Wikipedia page, listing the characters and linking to a couple of reviews

[identity profile] surliminal.livejournal.com 2010-10-17 10:13 pm (UTC)(link)
I'm afraid my review of it was a bit less positive than yours : something like "Someone should have told A S Byatt she doesn't need to show all her working". Yes it is an incredibly complex and deep novel (I learnt lots too) and the fault was mostly mine for not always appreciating it; but I also found some of the characters rather fey and irritating - both Tom and his mother needed a good shake at times I felt. I did like Dorothy a lot and the progress of women towards acquiring education equivalent to men was my golden line through the book. I loved the pottery stuff too. There arepossibly just too many lines of copious research in it for one novel though; but you'll be glad to know I passed my copy on to someone studying WW1 and doomed male youth and she absolutely loved it :)

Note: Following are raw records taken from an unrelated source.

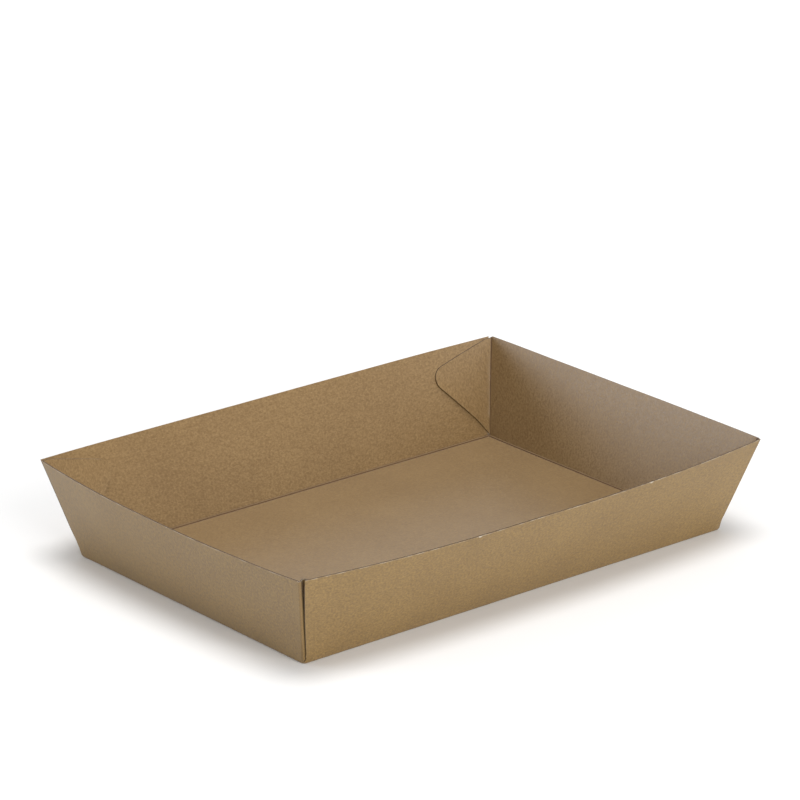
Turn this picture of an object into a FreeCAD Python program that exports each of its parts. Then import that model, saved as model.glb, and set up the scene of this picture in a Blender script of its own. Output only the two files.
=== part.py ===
import FreeCAD, Part
import math
import os
from collections import namedtuple

V = FreeCAD.Vector

# Outside sizes of the folded tray, in millimetres, from corner to corner
rim_length = 252.0
rim_width = 178.0
rim_height = 43.0
base_length = 230.0
base_width = 152.0

# Board, inner radius of an upright fold, and the bead that a crease raises on the inside of a floor fold
board = 0.5
inner_radius = 0.5
bead_width = 0.9
bead_rise = 0.18

# The free rims spring outward between the corners. The power says how flat that bow is in the middle
long_bow = 5.2
end_bow = 4.0
bow_power = 2.6

# The cut end of a long wall: it leaves the floor's corner, steps back along a slanted nick and runs up to the rim
seam_setback = 0.3
nick_setback = 1.4
nick_height = 4.0

# Outline of a glue tab, measured in from its corner fold, and down from the rim or up from the table
tab_shoulder = 4.0
tab_top_gap = 0.5
tab_reach = 36.9
tab_peak_drop = 8.7
tab_nose_radius = 5.2
tab_foot_height = 2.6

# Height where the upright folds begin, and how deep a glued tab is pressed on
fold_foot = 0.8
glue_sink = 0.08

# Sections that carry the curves of a panel, of a tab and of an upright fold
panel_steps = 8
tab_steps = 4
turn_steps = 4

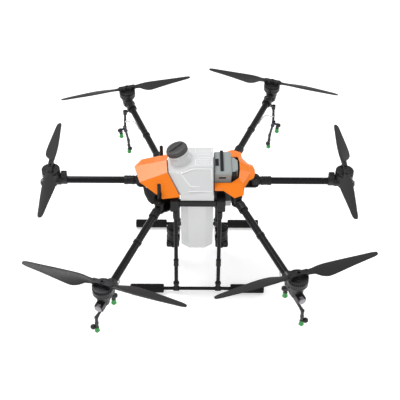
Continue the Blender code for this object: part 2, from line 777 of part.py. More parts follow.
def make_hose(name, points, along, across):
    """The hose from under an arm to its boom's upper rod, in one shallow arch."""
    out = (across * 0.35 - Vector((0, 0, 1))).normalized()
    start = points["hose"] + out * (ARM_RADIUS + HOSE_GAP)
    end = points["bracket"].lerp(points["tee"], 0.5) - along * (ROD_RADIUS + HOSE_GAP)
    route = smooth_route(
        [
            start,
            start + out * 0.012,
            start.lerp(end, 0.35) - across * 0.014 + Vector((0, 0, -0.004)),
            start.lerp(end, 0.68) - across * 0.018 + Vector((0, 0, 0.010)),
            end - along * 0.010 + Vector((0, 0, 0.002)),
            end,
        ],
        HOSE_RADIUS * 4,
    )
    curve = bpy.data.curves.new(name, "CURVE")
    curve.dimensions = "3D"
    curve.bevel_depth = HOSE_RADIUS
    curve.bevel_resolution = 2
    curve.use_fill_caps = True
    line = curve.splines.new("POLY")
    line.points.add(len(route) - 1)
    for spot, point in zip(line.points, route):
        spot.co = (*point, 1.0)
    hose = bpy.data.objects.new(name, curve)
    bpy.context.scene.collection.objects.link(hose)
    curve.materials.append(FINISH["hose"])
    return hose


def make_arms():
    """Every arm with its motor, propeller and, on the side arms, its boom and hose."""
    rises = {(round(prop_z - arm_z, 4), pin[1] == 0) for _, pin, _, arm_z, prop_z, _ in ARMS}
    base_meshes = {key: make_motor_base(*key) for key in sorted(rises)}
    rotor_mesh = make_rotor()
    blade_meshes = {spin: make_blade(spin) for spin in (-1, 1)}
    for name, pin, motor, arm_z, prop_z, spin in ARMS:
        reach = Vector(motor) - Vector(pin)
        angle = math.atan2(reach.y, reach.x)
        arm = make_arm_mesh(reach.length, side_arm=pin[1] != 0)
        named(arm, "arm_" + name, "carbon")
        arm.location = (*pin, arm_z)
        rise = round(prop_z - arm_z, 4)
        arm.rotation_euler.z = angle
        base_mesh = base_meshes[rise, pin[1] == 0]
        base = copy_of(base_mesh, "motor_base_" + name, "black", arm, (reach.length, 0, 0))
        rotor = copy_of(rotor_mesh, "rotor_" + name, "bell", base, (0, 0, rise))
        rotor.rotation_euler.z = math.pi / 2
        for side, letter in ((1, "a"), (-1, "b")):
            place = (side * BOLT_RADIUS, 0, 0)
            blade = copy_of(blade_meshes[spin], "blade_" + name + "_" + letter, "black", rotor, place)
            blade.rotation_euler.z = 0 if side == 1 else math.pi
    for piece in (*base_meshes.values(), rotor_mesh, *blade_meshes.values()):
        bpy.data.objects.remove(piece, do_unlink=True)
    make_sprayers()


def copy_of(source, name, finish, parent, location):
    """A copy that shares its source's mesh, placed in its parent's frame."""
    piece = bpy.data.objects.new(name, source.data)
    bpy.context.scene.collection.objects.link(piece)
    if not source.data.materials:
        source.data.materials.append(FINISH[finish])
        source.data.shade_smooth()
        source.data.set_sharp_from_angle(angle=math.radians(35))
    piece.parent = parent
    piece.location = location
    return piece


def make_sprayers():
    """A boom and its hose under each side arm."""
    for name, pin, motor, arm_z, _, _ in ARMS[2:]:
        points, along, across = boom_points(pin, motor, arm_z)
        named(make_boom(points, along), "spray_boom_" + name, "black")
        make_hose("hose_" + name, points, along, across)


def clear_scene():
    for item in list(bpy.data.objects):
        bpy.data.objects.remove(item, do_unlink=True)


clear_scene()
FINISH = make_finishes()
make_frames()
make_front_cover()
make_rear_cover()
make_posts()
make_internals()
make_landing_gear()
make_tank()
make_pumps()
make_battery()
make_arms()
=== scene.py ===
"""Looks of the agricultural spray drone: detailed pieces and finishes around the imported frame.

Metres, +Z up. The nose points to -X and the drone's left side to -Y.
"""

import json
import math

import bmesh
import bpy
from mathutils import Matrix, Vector


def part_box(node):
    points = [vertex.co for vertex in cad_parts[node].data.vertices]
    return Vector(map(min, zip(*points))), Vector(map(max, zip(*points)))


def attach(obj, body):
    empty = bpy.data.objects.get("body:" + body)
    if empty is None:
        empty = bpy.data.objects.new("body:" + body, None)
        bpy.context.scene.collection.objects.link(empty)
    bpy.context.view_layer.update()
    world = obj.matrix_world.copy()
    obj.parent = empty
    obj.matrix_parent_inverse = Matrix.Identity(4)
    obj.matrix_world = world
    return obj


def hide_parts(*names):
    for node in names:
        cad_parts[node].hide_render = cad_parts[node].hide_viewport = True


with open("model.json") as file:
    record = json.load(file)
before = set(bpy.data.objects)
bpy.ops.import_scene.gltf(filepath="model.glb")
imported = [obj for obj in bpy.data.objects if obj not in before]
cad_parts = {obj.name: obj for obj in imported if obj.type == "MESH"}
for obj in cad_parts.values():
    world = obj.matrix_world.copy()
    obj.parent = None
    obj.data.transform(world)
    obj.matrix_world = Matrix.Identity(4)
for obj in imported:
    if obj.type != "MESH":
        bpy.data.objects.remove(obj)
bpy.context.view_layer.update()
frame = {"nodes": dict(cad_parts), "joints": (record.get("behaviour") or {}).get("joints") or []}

JOINTS = {joint["name"]: joint for joint in frame["joints"]}
ARM_NAMES = ("nose", "tail", "front_left", "front_right", "rear_left", "rear_right")
SIDE_ARMS = ARM_NAMES[2:]
# Which way each propeller turns
SPIN = {"nose": -1, "tail": 1, "front_left": -1, "front_right": 1, "rear_left": 1, "rear_right": -1}
UP = Vector((0, 0, 1))

# Arms, motors and propellers, as the frame has them
TUBE_RADIUS = 0.0175
SLEEVE_RADIUS = 0.023
CLAMP_RADIUS = 0.0265
BELL_RADIUS = 0.0455
BELL_TOP = -0.0112  # from the propeller's plane
BELL_BOTTOM = -0.0515
BOLT_RADIUS = 0.038
LAMP_REACH = 0.0595
HOSE_RADIUS = 0.0032
HINGE_TOP = 0.0268  # the lugs' outer faces above and below the middle of a fold pin
ARM_RING = 0.273  # from the fold pin
SIDE_MOTOR_CLAMP = -0.066  # a tube clamp's open end from the motor's axis
END_MOTOR_CLAMP = -0.078


# ---- camera, light and floor --------------------------------------------------------------

CAMERA_LENS = 71.55  # millimetres, on a sensor 36 wide
CAMERA_PLACE = (-0.0181, -3.1269, 3.0302)
CAMERA_FORWARD = Vector((0.00741, 0.76655, -0.64214))
CAMERA_ROLL = math.radians(0.66)


def make_camera():
    """A long lens in front of the drone's left side, forty degrees up."""
    camera = bpy.data.objects.new("camera", bpy.data.cameras.new("camera"))
    bpy.context.scene.collection.objects.link(camera)
    bpy.context.scene.camera = camera
    camera.data.lens = CAMERA_LENS
    camera.data.sensor_width = 36.0
    turn = CAMERA_FORWARD.normalized().to_track_quat("-Z", "Y").to_matrix().to_4x4()
    roll = Matrix.Rotation(CAMERA_ROLL, 4, "Z")
    camera.matrix_world = Matrix.Translation(CAMERA_PLACE) @ turn @ roll


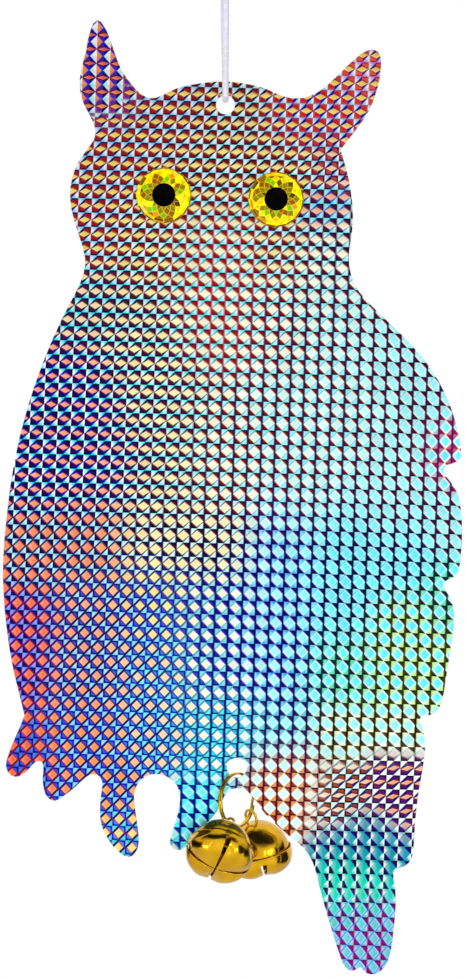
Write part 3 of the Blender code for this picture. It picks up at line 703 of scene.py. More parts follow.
# %% Moods of the film
FILM_MOODS = {
    "peach ear": ("ear", CORAL, MAROON, COBALT, ORANGE, ROYAL, WHITE, WHITE, MAROON),
    "coral ear": ("ear", CORAL, MAROON, COBALT, ORANGE, NAVY, WHITE, FROST, MAROON),
    "lemon head": ("flat", YELLOW, RUST, BRICK, INK, NAVY, WHITE, SKY, ROSE),
    "straw face": ("flat", LEMON, OCHRE, MAROON, INK, INK, WHITE, FROST, ROSE),
    "salmon cheek": ("breast", SALMON, PURPLE, PLUM, INK, BLUE, FROST, CYAN, MAROON),
    "red ear": ("leaf", YELLOW, CRIMSON, RED, ROSE, ROYAL, WHITE, SKY, WHITE),
    "lilac ear": ("flat", YELLOW, CRIMSON, CORAL, CRIMSON, PURPLE, WHITE, LILAC, WHITE),
    "rose cheek": ("leaf", PEACH, CRIMSON, ROSE, WINE, NAVY, WHITE, SKY, PLUM),
    "cream jaw": ("throat", CREAM, OCHRE, PLUM, INK, SEA, WHITE, FROST, INK),
    "cream throat": ("throat", CREAM, OCHRE, BRICK, WINE, SEA, WHITE, CYAN, CRIMSON),
    "peach shoulder": ("breast", PEACH, BROWN, PLUM, INK, INK, ICE, AQUA, INK),
    "straw breast": ("breast", STRAW, OCHRE, PLUM, INK, INK, WHITE, CYAN, INK),
    "salmon wing": ("wing", SALMON, CRIMSON, NAVY, INK, ROYAL, WHITE, AQUA, INK),
    "cream belly": ("belly", CREAM, ORANGE, MAROON, INK, TEAL, ICE, FROST, PLUM),
    "ice breast": ("hexagon", ICE, PEACH, MAROON, INK, SEA, FROST, FROST, PLUM),
    "frost wing": ("wide hexagon", FROST, CREAM, WINE, BLACK, SEA, ICE, FROST, PLUM),
    "magenta rim": ("rim", CYAN, WHITE, MAGENTA, CRIMSON, WHITE, MAGENTA, ROSE, PURPLE),
    "salmon flank": ("flank", TERRA, RUST, NAVY, INK, NAVY, ICE, SKY, INK),
    "straw navel": ("belly", STRAW, OCHRE, INK, INK, INK, WHITE, ICE, INK),
    "violet hip": ("square", EMBER, RED, NAVY, NAVY, PURPLE, LILAC, AZURE, NAVY),
    "blue hip": ("square", SALMON, WINE, BLUE, NAVY, NAVY, ICE, SKY, NAVY),
    "lemon low": ("square", LEMON, PURPLE, BLUE, ROYAL, NAVY, FROST, SKY, NAVY),
    "lilac belly": ("soft square", CREAM, VIOLET, ROYAL, NAVY, SEA, FROST, SKY, NAVY),
    "ice navy": ("hexagon", FROST, LILAC, NAVY, NAVY, CYAN, FROST, AZURE, NAVY),
    "cyan side": ("wide hexagon", CYAN, FROST, NAVY, INK, AZURE, CYAN, FROST, INK),
    "mint side": ("wide hexagon", CYAN, WHITE, FOREST, INK, FROST, MINT, MINT, FOREST),
    "lime edge": ("wide hexagon", CYAN, WHITE, MOSS, BLACK, ICE, LIME, LIME, MOSS),
    "peach low": ("square", PEACH, NAVY, AZURE, ROYAL, NAVY, FROST, CYAN, ROYAL),
    "ember foot": ("square", EMBER, RED, BLUE, NAVY, MAROON, AZURE, BLUE, NAVY),
    "lemon toe": ("square", LEMON, ROSE, AZURE, ROYAL, NAVY, SKY, GREEN, ROYAL),
    "cyan foot": ("soft square", CYAN, FROST, ROYAL, NAVY, CYAN, AQUA, CYAN, NAVY),
    "orange foot": ("square", ORANGE, WINE, BLUE, ROYAL, NAVY, FROST, SKY, ROYAL),
    "sea foot": ("soft square", CREAM, AZURE, AQUA, NAVY, TEAL, CYAN, CYAN, NAVY),
    "ice diamond": ("hexagon", FROST, CYAN, NAVY, PLUM, FROST, SEA, SEA, NAVY),
    "brown thigh": ("wide hexagon", FROST, CREAM, BROWN, MOSS, ICE, LIME, CREAM, BLACK),
    "rust bells": ("hexagon", ICE, CREAM, RUST, WINE, CREAM, ORANGE, OCHRE, WINE),
    "leaf root": ("root", PEACH, MAROON, RUST, BLACK, NAVY, PEARL, ICE, BLACK),
    "violet root": ("root", SALMON, MAROON, PURPLE, INK, NAVY, WHITE, WHITE, BLACK),
    "teal tail": ("tail", TEAL, ROYAL, NAVY, INK, TEAL, PEARL, TEAL, INK),
    "green tail": ("tall tail", GREEN, GREEN, NAVY, INK, GREEN, PEARL, GREEN, PEARL),
    "cyan tail": ("slant tail", GREEN, AZURE, PURPLE, INK, AZURE, PEARL, SEA, PURPLE),
    "purple tail": ("slant tail", SEA, BLUE, MAGENTA, PURPLE, AZURE, LAVENDER, SEA, MAGENTA),
}
FACETS = ("diamond", "edge", "rising_leaf", "rising_border", "wedge", "falling_side", "falling_top",
          "column")
print(len(FILM_MOODS), "moods of", len(FACETS), "facets")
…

[identity profile] http://users.livejournal.com/la_marquise_de_/ 2010-10-18 09:59 am (UTC)(link)
Yes, I tend to agree. I lost the characters in the research and often found them wanting -- either fey or rather authorially indulgent. But I did enjoy the period detail hugely.

[identity profile] tamaranth.livejournal.com 2010-10-18 11:56 am (UTC)(link)
See comment below re Tom's feyness ... There were characters I found less interesting / more placeholder-ish than others (Elsie, Geraint, Basil) but I connected with enough of the others to make it worthwhile.

[identity profile] tamaranth.livejournal.com 2010-10-18 11:53 am (UTC)(link)
Being as ignorant as I am (was) about the period, Byatt's 'tell don't show' approach was what I needed! I doubt I'd have made as much sense of the novel without all the infodumps -- there were a lot, though I didn't find them overly intrusive.

Tom's feyness and Olive's 'close yr eyes and think of Faerie' mentality were part of what grabbed me -- Tom is as much his mother's creation as any of her (other) stories and if he wasn't so detached, directionless, indulged the betrayal wouldn't matter so much.

[identity profile] http://users.livejournal.com/la_marquise_de_/ 2010-10-18 12:14 pm (UTC)(link)
I can see how that would work. I suspect in my case it was that I found his helplessness frustrating. But Olive, of course is responsible for that, and I have to say I disliked her the most.

[identity profile] anef.livejournal.com 2010-10-24 06:23 am (UTC)(link)
Well, you've made me want to read this, although I haven't really got on with Byatt. In particular it does sound rather like Possession, which didn't click with me at all. But I did enjoy Babel Tower.
melusina: (Default)

[personal profile] melusina 2011-01-26 01:07 am (UTC)(link)
I absolutely adored this book and it ate my brain -- afterward, I couldn't stop thinking about the characters. I'm not even sure I agree with Byatt's position on the toll artistic genius takes on those around the genius (although certainly she's got a point that someone's got to do the washing up and wiping noses), but I found the characters and their lives completely compelling and engaging. Thematically, I think it's very much in dialog with the Fredericka books, although the history and the pastiche elements are reminiscent of Possession.

It helps that the book is set in one of my favorite periods, and it's one of my favorite styles of books (big sprawling epic stories about extended families of blood and choice) -- I did think it was a bit exposition heavy in places (and there were a few moments where Byatt's narration was overly intrusive), but overall, I think it's a masterpiece.